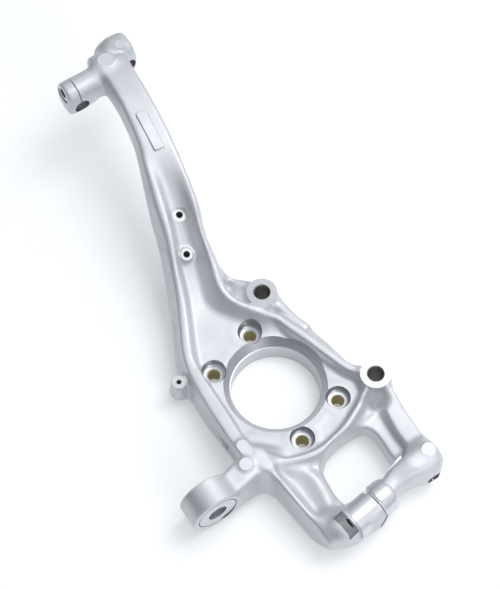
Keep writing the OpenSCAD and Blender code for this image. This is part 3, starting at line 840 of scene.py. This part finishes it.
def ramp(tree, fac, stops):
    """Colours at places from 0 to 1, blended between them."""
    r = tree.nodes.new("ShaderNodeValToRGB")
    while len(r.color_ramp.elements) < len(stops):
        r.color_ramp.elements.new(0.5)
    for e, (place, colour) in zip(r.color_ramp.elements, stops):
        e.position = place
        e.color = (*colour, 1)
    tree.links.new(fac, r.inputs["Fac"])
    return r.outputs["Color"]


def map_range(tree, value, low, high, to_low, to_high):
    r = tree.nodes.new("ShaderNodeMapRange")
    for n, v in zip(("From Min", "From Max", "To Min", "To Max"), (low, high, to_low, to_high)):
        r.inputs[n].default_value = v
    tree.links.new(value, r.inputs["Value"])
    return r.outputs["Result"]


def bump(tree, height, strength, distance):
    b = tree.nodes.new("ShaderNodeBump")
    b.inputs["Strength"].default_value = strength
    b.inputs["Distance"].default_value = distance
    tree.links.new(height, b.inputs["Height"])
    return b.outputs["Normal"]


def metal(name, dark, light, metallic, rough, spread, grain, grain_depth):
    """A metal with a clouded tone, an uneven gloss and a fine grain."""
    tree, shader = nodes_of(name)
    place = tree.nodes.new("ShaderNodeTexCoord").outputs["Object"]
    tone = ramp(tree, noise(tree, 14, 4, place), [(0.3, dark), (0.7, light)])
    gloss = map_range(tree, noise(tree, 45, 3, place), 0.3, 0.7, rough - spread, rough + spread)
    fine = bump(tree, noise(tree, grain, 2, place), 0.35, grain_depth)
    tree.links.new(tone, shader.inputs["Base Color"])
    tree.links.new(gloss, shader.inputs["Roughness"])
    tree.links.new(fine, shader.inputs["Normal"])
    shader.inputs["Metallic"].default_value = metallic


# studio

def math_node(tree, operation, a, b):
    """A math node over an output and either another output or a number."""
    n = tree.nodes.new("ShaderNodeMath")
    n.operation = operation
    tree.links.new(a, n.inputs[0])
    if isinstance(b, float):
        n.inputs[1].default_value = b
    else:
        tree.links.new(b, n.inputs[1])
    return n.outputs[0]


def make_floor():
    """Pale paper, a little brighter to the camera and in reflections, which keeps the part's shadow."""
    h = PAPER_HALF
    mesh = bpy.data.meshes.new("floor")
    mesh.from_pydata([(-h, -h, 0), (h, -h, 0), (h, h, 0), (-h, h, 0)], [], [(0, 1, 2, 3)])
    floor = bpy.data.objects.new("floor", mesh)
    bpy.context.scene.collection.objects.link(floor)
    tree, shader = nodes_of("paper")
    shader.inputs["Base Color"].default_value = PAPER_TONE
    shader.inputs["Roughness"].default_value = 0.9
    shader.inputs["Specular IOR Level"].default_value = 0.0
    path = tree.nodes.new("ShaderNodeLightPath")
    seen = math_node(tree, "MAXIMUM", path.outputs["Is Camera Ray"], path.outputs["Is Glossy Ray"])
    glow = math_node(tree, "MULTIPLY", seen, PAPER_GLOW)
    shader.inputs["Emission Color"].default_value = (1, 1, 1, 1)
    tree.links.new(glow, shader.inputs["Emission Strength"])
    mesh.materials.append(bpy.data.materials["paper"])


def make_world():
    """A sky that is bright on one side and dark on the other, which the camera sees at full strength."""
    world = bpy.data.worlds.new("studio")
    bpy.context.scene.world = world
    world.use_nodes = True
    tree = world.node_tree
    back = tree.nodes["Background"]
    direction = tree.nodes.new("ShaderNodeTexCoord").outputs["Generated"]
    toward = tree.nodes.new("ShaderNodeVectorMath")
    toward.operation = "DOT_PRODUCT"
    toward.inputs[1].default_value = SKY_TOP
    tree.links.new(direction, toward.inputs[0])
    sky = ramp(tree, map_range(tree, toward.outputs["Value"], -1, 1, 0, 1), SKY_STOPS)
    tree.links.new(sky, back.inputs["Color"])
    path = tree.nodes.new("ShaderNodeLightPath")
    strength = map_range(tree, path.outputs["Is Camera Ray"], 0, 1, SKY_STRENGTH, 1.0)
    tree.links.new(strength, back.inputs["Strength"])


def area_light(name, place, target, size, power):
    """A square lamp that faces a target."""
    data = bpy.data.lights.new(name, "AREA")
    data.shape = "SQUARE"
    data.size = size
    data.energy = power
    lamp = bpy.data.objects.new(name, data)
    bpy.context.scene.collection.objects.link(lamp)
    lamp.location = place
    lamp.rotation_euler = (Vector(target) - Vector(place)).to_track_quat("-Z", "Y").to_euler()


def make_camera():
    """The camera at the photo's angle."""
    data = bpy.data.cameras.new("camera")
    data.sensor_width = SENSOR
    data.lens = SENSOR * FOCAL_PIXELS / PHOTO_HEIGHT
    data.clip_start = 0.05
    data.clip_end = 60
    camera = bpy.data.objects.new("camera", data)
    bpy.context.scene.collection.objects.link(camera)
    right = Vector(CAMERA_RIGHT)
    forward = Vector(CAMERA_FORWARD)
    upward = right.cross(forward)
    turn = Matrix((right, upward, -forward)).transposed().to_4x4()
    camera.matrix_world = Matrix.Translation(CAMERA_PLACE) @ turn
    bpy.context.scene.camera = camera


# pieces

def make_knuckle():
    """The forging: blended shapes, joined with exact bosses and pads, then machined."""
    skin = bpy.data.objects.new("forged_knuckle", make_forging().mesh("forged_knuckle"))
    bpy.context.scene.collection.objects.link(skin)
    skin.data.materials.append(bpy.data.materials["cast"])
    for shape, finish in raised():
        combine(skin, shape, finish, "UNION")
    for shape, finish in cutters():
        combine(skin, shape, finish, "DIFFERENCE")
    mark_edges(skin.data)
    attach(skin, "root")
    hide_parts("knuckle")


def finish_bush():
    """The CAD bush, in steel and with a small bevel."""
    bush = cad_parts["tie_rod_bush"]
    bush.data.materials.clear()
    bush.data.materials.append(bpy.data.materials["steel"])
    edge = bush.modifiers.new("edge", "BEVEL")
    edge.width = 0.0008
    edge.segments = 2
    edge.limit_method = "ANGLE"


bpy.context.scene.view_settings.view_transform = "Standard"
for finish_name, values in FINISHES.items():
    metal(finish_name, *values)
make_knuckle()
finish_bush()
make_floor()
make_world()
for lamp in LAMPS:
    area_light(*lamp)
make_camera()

• [Aim of the task]: Everything in the listing above should be restated exactly.

• [The completed task]:
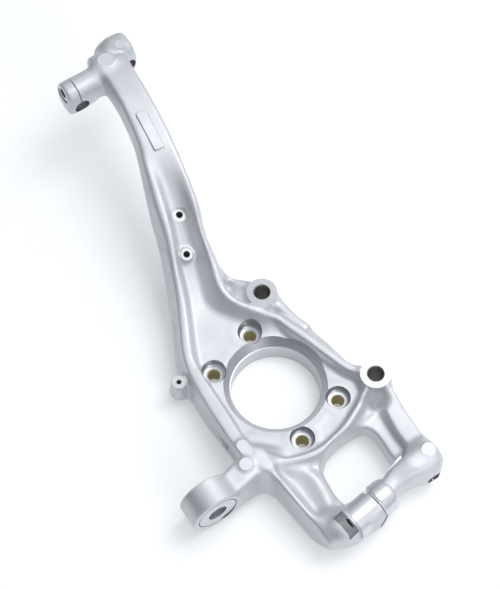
Keep writing the OpenSCAD and Blender code for this image. This is part 3, starting at line 840 of scene.py. This part finishes it.
def ramp(tree, fac, stops):
    """Colours at places from 0 to 1, blended between them."""
    r = tree.nodes.new("ShaderNodeValToRGB")
    while len(r.color_ramp.elements) < len(stops):
        r.color_ramp.elements.new(0.5)
    for e, (place, colour) in zip(r.color_ramp.elements, stops):
        e.position = place
        e.color = (*colour, 1)
    tree.links.new(fac, r.inputs["Fac"])
    return r.outputs["Color"]


def map_range(tree, value, low, high, to_low, to_high):
    r = tree.nodes.new("ShaderNodeMapRange")
    for n, v in zip(("From Min", "From Max", "To Min", "To Max"), (low, high, to_low, to_high)):
        r.inputs[n].default_value = v
    tree.links.new(value, r.inputs["Value"])
    return r.outputs["Result"]


def bump(tree, height, strength, distance):
    b = tree.nodes.new("ShaderNodeBump")
    b.inputs["Strength"].default_value = strength
    b.inputs["Distance"].default_value = distance
    tree.links.new(height, b.inputs["Height"])
    return b.outputs["Normal"]


def metal(name, dark, light, metallic, rough, spread, grain, grain_depth):
    """A metal with a clouded tone, an uneven gloss and a fine grain."""
    tree, shader = nodes_of(name)
    place = tree.nodes.new("ShaderNodeTexCoord").outputs["Object"]
    tone = ramp(tree, noise(tree, 14, 4, place), [(0.3, dark), (0.7, light)])
    gloss = map_range(tree, noise(tree, 45, 3, place), 0.3, 0.7, rough - spread, rough + spread)
    fine = bump(tree, noise(tree, grain, 2, place), 0.35, grain_depth)
    tree.links.new(tone, shader.inputs["Base Color"])
    tree.links.new(gloss, shader.inputs["Roughness"])
    tree.links.new(fine, shader.inputs["Normal"])
    shader.inputs["Metallic"].default_value = metallic


# studio

def math_node(tree, operation, a, b):
    """A math node over an output and either another output or a number."""
    n = tree.nodes.new("ShaderNodeMath")
    n.operation = operation
    tree.links.new(a, n.inputs[0])
    if isinstance(b, float):
        n.inputs[1].default_value = b
    else:
        tree.links.new(b, n.inputs[1])
    return n.outputs[0]


def make_floor():
    """Pale paper, a little brighter to the camera and in reflections, which keeps the part's shadow."""
    h = PAPER_HALF
    mesh = bpy.data.meshes.new("floor")
    mesh.from_pydata([(-h, -h, 0), (h, -h, 0), (h, h, 0), (-h, h, 0)], [], [(0, 1, 2, 3)])
    floor = bpy.data.objects.new("floor", mesh)
    bpy.context.scene.collection.objects.link(floor)
    tree, shader = nodes_of("paper")
    shader.inputs["Base Color"].default_value = PAPER_TONE
    shader.inputs["Roughness"].default_value = 0.9
    shader.inputs["Specular IOR Level"].default_value = 0.0
    path = tree.nodes.new("ShaderNodeLightPath")
    seen = math_node(tree, "MAXIMUM", path.outputs["Is Camera Ray"], path.outputs["Is Glossy Ray"])
    glow = math_node(tree, "MULTIPLY", seen, PAPER_GLOW)
    shader.inputs["Emission Color"].default_value = (1, 1, 1, 1)
    tree.links.new(glow, shader.inputs["Emission Strength"])
    mesh.materials.append(bpy.data.materials["paper"])


def make_world():
    """A sky that is bright on one side and dark on the other, which the camera sees at full strength."""
    world = bpy.data.worlds.new("studio")
    bpy.context.scene.world = world
    world.use_nodes = True
    tree = world.node_tree
    back = tree.nodes["Background"]
    direction = tree.nodes.new("ShaderNodeTexCoord").outputs["Generated"]
    toward = tree.nodes.new("ShaderNodeVectorMath")
    toward.operation = "DOT_PRODUCT"
    toward.inputs[1].default_value = SKY_TOP
    tree.links.new(direction, toward.inputs[0])
    sky = ramp(tree, map_range(tree, toward.outputs["Value"], -1, 1, 0, 1), SKY_STOPS)
    tree.links.new(sky, back.inputs["Color"])
    path = tree.nodes.new("ShaderNodeLightPath")
    strength = map_range(tree, path.outputs["Is Camera Ray"], 0, 1, SKY_STRENGTH, 1.0)
    tree.links.new(strength, back.inputs["Strength"])


def area_light(name, place, target, size, power):
    """A square lamp that faces a target."""
    data = bpy.data.lights.new(name, "AREA")
    data.shape = "SQUARE"
    data.size = size
    data.energy = power
    lamp = bpy.data.objects.new(name, data)
    bpy.context.scene.collection.objects.link(lamp)
    lamp.location = place
    lamp.rotation_euler = (Vector(target) - Vector(place)).to_track_quat("-Z", "Y").to_euler()


def make_camera():
    """The camera at the photo's angle."""
    data = bpy.data.cameras.new("camera")
    data.sensor_width = SENSOR
    data.lens = SENSOR * FOCAL_PIXELS / PHOTO_HEIGHT
    data.clip_start = 0.05
    data.clip_end = 60
    camera = bpy.data.objects.new("camera", data)
    bpy.context.scene.collection.objects.link(camera)
    right = Vector(CAMERA_RIGHT)
    forward = Vector(CAMERA_FORWARD)
    upward = right.cross(forward)
    turn = Matrix((right, upward, -forward)).transposed().to_4x4()
    camera.matrix_world = Matrix.Translation(CAMERA_PLACE) @ turn
    bpy.context.scene.camera = camera


# pieces

def make_knuckle():
    """The forging: blended shapes, joined with exact bosses and pads, then machined."""
    skin = bpy.data.objects.new("forged_knuckle", make_forging().mesh("forged_knuckle"))
    bpy.context.scene.collection.objects.link(skin)
    skin.data.materials.append(bpy.data.materials["cast"])
    for shape, finish in raised():
        combine(skin, shape, finish, "UNION")
    for shape, finish in cutters():
        combine(skin, shape, finish, "DIFFERENCE")
    mark_edges(skin.data)
    attach(skin, "root")
    hide_parts("knuckle")


def finish_bush():
    """The CAD bush, in steel and with a small bevel."""
    bush = cad_parts["tie_rod_bush"]
    bush.data.materials.clear()
    bush.data.materials.append(bpy.data.materials["steel"])
    edge = bush.modifiers.new("edge", "BEVEL")
    edge.width = 0.0008
    edge.segments = 2
    edge.limit_method = "ANGLE"


bpy.context.scene.view_settings.view_transform = "Standard"
for finish_name, values in FINISHES.items():
    metal(finish_name, *values)
make_knuckle()
finish_bush()
make_floor()
make_world()
for lamp in LAMPS:
    area_light(*lamp)
make_camera()